George Marshall of the Climate Outreach Information Network says the contribution of plastic bags to climate change is “vanishingly small”. This puts into perspective VW’s arresting dancing plastic-bags advert which says driving its car could reduce your carbon footprint the equal of recycling 25,000 plastic bags.

Marshall is great on the language of climate change - a powerful psychological deterrent to action: One psychological response to climate change is to find language and images that create distance– to suggest that it will affect someone else in the future. So the talk and images are of ‘climate’ not ‘weather’, polar bears not hedgehogs, African children not our own.

See his take on the phrase Save the Planet here.

Patio heaters no more at B and Q

Hearing that B&Q has pledged to end sales of patio heaters pleases me on two accounts.

Firstly, great news that it will be more difficult for people to buy a product that is so patently wasteful of energy. (Although the problem with this point of view is all about civil liberty, the unattractiveness of banning eco-friendly choices and smug eco-martyrs.)

Secondly, it could discourage my neighbours from their patio heater-fuelled parties of talking loudly in posh voices and playing Red Hot Chilli Peppers till dawn.

Tuesday, January 22, 2008

Boo to Ken

We need more cycle racks, not more councils impounding our lovely bicycles.

See London clamps down on cyclists - Ken Livingstone has fought for low emissions in the capital, so why are the authorities now targeting bicycles? (Guardian unlimited.)


Monday, January 21, 2008

London: greyness and light

Sometimes I get a bit fed up with the greyness of London, the rude, unfriendly people, the horrible traffic and the rain. (Especially in January.)

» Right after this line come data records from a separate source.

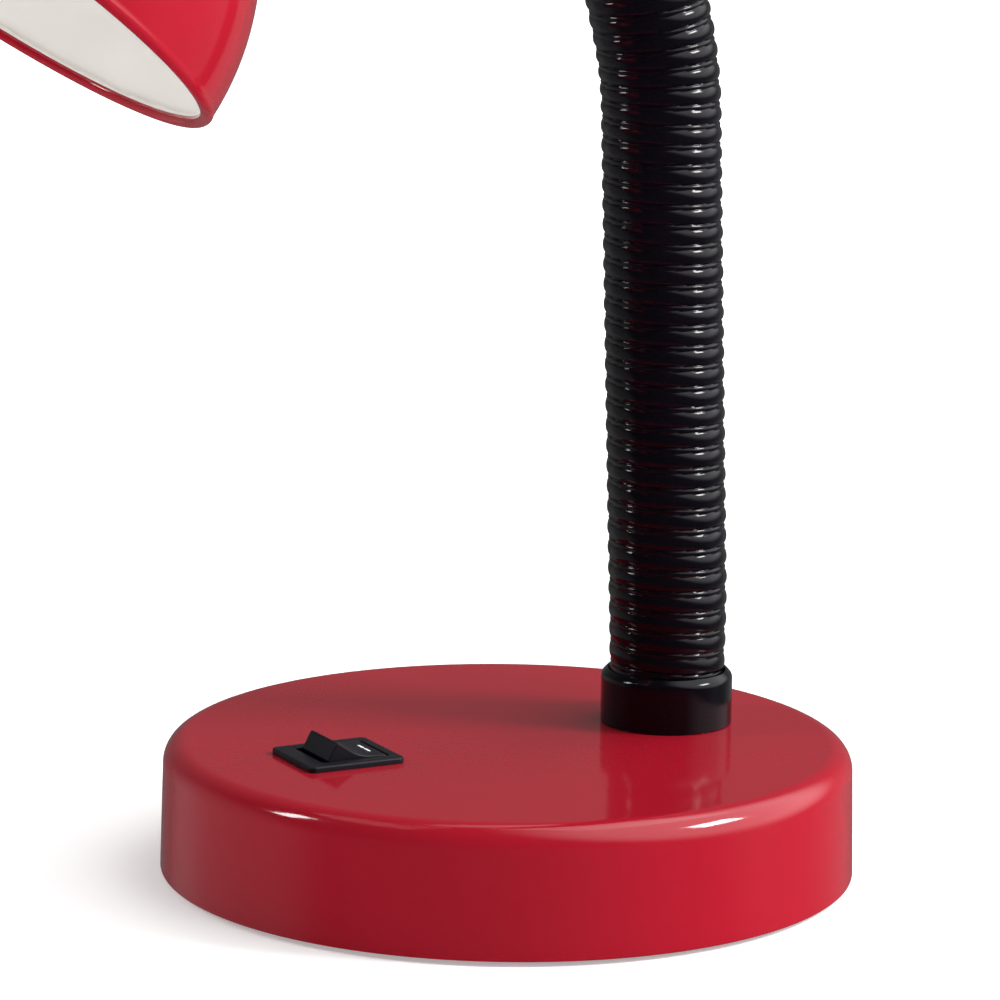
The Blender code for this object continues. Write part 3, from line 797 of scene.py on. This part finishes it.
@dataclass
class NeckSleeve:
    """The ribbed black sleeve: one helical surface, cut between the hinges into closed lengths.

    For each length, build works out points on the route seam_inset in from its ends. For the first
    length the lower point lies above clamped, the part of the neck that the lower collar holds.
    Nothing uses these points.
    """

    paint: Paintbox
    route: NeckRoute
    seam_inset: float = 3.2 * MM
    clamped: float = 12.0 * MM
    crest: float = 13.0 * MM
    foot_crest: float = 12.55 * MM
    foot_run: float = 30.0 * MM
    depth: float = 0.9 * MM
    foot_depth: float = 0.55 * MM
    pitch_low: float = 4.72 * MM
    pitch_high: float = 4.15 * MM
    pitch_run: float = 0.15
    bore: float = 10.3 * MM
    rows_per_pitch: int = 16
    columns: int = 96

    def ribs(self, phase: np.ndarray) -> np.ndarray:
        """Height of the ribs from 0 in the groove to 1 on the crest.

        A wide rib and a narrow low one share each turn: the height is the larger of two half
        ellipses, sqrt(1 - ((phase - middle) / half width)^2) times their own heights.
        """
        turn = phase % 1.0

        def lobe(middle: float, below: float, above: float, height: float) -> np.ndarray:
            """One half ellipse that repeats each turn, with its own half width on each side."""
            away = (turn - middle + 0.5) % 1.0 - 0.5
            half = np.where(away < 0, below, above)
            return height * np.sqrt(np.clip(1 - (away / half) ** 2, 0, 1))

        return np.maximum(lobe(0.37, 0.37, 0.42, 1.0), lobe(0.86, 0.16, 0.145, 0.64))

    def surface(self, along: np.ndarray, turn: np.ndarray) -> np.ndarray:
        """Points of the sleeve's outside.

        The radius is crest - depth * (1 - ribs(turns so far - turn / 2 pi)), laid out from the
        route across X and the route's normal.

        Args:
            along: lengths along the route.
            turn: angles round it.

        Returns:
            (len(along), len(turn), 3) points.
        """
        settle = smooth_step(along / self.foot_run)
        crest = self.foot_crest + (self.crest - self.foot_crest) * settle
        depth = self.foot_depth + (self.depth - self.foot_depth) * settle
        share = np.clip(along / self.pitch_run, 0, 1)
        pitch = self.pitch_low + (self.pitch_high - self.pitch_low) * share / 2
        counted = np.minimum(along, self.pitch_run) / pitch
        counted = counted + np.maximum(along - self.pitch_run, 0) / self.pitch_high
        phase = counted[:, None] + turn[None, :] / (2 * np.pi)
        radius = (crest[:, None] - depth[:, None] * (1 - self.ribs(phase)))[..., None]
        across, up = X_AXIS, self.route.normal(along)[:, None, :]
        aim = np.cos(turn)[None, :, None] * across + np.sin(turn)[None, :, None] * up
        return self.route.point(along)[:, None, :] + radius * aim

    def normals(self, along: np.ndarray, turn: np.ndarray) -> np.ndarray:
        """Unit normals of the outside, from small steps along it and round it."""
        small, little = 0.06 * MM, 0.004
        rise = self.surface(along + small, turn) - self.surface(along - small, turn)
        sweep = self.surface(along, turn + little) - self.surface(along, turn - little)
        across = np.cross(sweep, rise)
        return across / np.linalg.norm(across, axis=-1, keepdims=True)

    def build(self) -> None:
        """Make each length between two cuts and hide the CAD links that it stands for."""
        route = self.route
        cuts = (route.at_hinge[:-1] + route.at_hinge[1:]) / 2
        edges = np.concatenate([[0.0], cuts, [route.length]])
        turn = np.linspace(0, 2 * np.pi, self.columns, endpoint=False)
        material = self.paint.get(Finish.BLACK_GLOSS)
        for i in range(len(route.at_hinge)):
            first, last = edges[i], edges[i + 1]
            rows = int(np.ceil((last - first) / self.pitch_high * self.rows_per_pitch))
            along = np.linspace(first, last, rows + 1)
            outside = self.surface(along, turn)
            inner = np.linspace(last, first, max(rows // self.rows_per_pitch * 2, 2) + 1)
            aim = outside[:1] * 0 + np.cos(turn)[None, :, None] * X_AXIS
            aim = aim + np.sin(turn)[None, :, None] * route.normal(inner)[:, None, :]
            inside = route.point(inner)[:, None, :] + self.bore * aim
            grid = np.concatenate([outside, inside])
            points = grid.reshape(-1, 3)
            faces = quads(len(grid), self.columns, True)
            turned = outwards(points, faces)
            mesh = mesh_of(f"ribbed_sleeve_{i:02d}", points, turned)
            self._shade(mesh, turned, len(along), self.normals(along, turn).reshape(-1, 3))
            piece = add_piece(mesh.name, mesh, [material])
            bend_from = first + self.seam_inset if i else max(first, self.clamped)
            start = route.point(np.array([bend_from]))[0]
            end = route.point(np.array([last - self.seam_inset]))[0]
            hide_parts(*self._stands_for(i))
            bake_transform(piece)

    def _stands_for(self, number: int) -> list[str]:
        """The CAD sleeve links that a length stands for."""
        names = [f"neck_sleeve_{number + 1:02d}"]
        return ["neck_sleeve_00"] + names if number == 0 else names

    def _shade(self, mesh: bpy.types.Mesh, faces: np.ndarray, rows: int,
               normals: np.ndarray) -> None:
        """Give the outside its exact normals, so that neighbouring lengths meet unseen.

        Args:
            mesh: the length's mesh.
            faces: its faces.
            rows: rings that belong to the outside.
            normals: the outside's normals, ring by ring.
        """
        outside = (faces < rows * self.columns).all(axis=1)
        loops = np.zeros((faces.size, 3), np.float32)
        picked = np.repeat(outside, 4)
        loops[picked] = normals[faces.ravel()[picked]]
        mesh.normals_split_custom_set(loops)


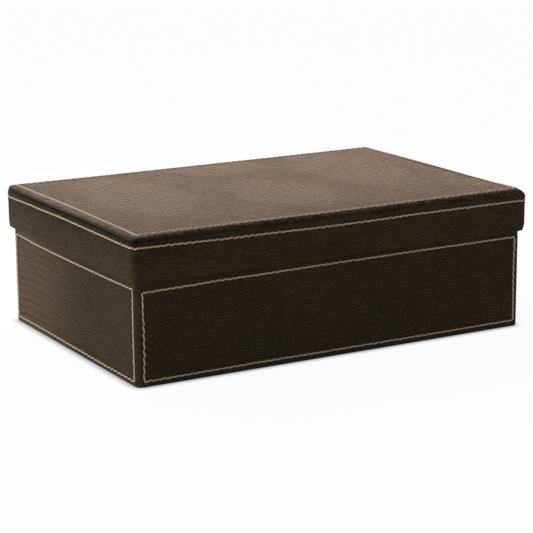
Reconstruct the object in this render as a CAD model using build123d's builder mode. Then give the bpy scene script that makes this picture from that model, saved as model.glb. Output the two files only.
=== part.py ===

But some days it just seems brilliant.

Last night on the bus, London was divided. I couldn’t read my paper because a huge, slumbering guy behind me was blaring out R&B from his jacket pocket. There was nothing to see from the window but the concrete of Stockwell. It was an annoying Sunday night journey, slow and everyone on separate journeys.

Then a group of people on the back of the bus starting singing. It was a beautiful song in an African language. They were forgetting the words, and laughing through it. It was a beautiful lilting melody. The slumbering guy came to and turned off the music from his phone. They sang louder, and we all sat there listening.

Getting off the bus and walking over Waterloo bridge with the wind hitting the side of my face, the lights were lovely. Purples and peaches lit up the National Theatre. Lovely blue blobs adorning the Hungerford bridge. The yellow glow of parliament beyond that on the right, the blinking pyramid of Canary Wharf off in the distance to the left. The view was only marred by the London Eye, which was flashing psychedelically.

Heading towards London Bridge on the South Bank, the trees sparkled blue and white. Rather than being lit from above the benches along there have lighted underskirts. “Like wideboys’ cars,” said Tom. “Or pimp my bench.”

On the shore of the river, by Gabriel’s Wharf, a group of crusties were sitting around a fire on a sofa moulded from the sand. Further on was a sand “angel of the south” surrounded by flickering nightlights in reclaimed plastic bottles.

Along the way we had an impromptu tutorial on playing the berimbau (a musical bow) from a busker with dreads, who made a wonderful cacophony with the pitch-bent twanging of his bow which he accompanied by shaking a rattle and singing.

Coming back the same way we went past the mini beach party again and as Sunday faded towards its end we were in time to see the rising tide crumbling away a huge rounded skull. Thoughts of the impermanence of beauty, the power of nature and the inevitability of time were brought back to reality by a hippy emerging from weeing in the shadows.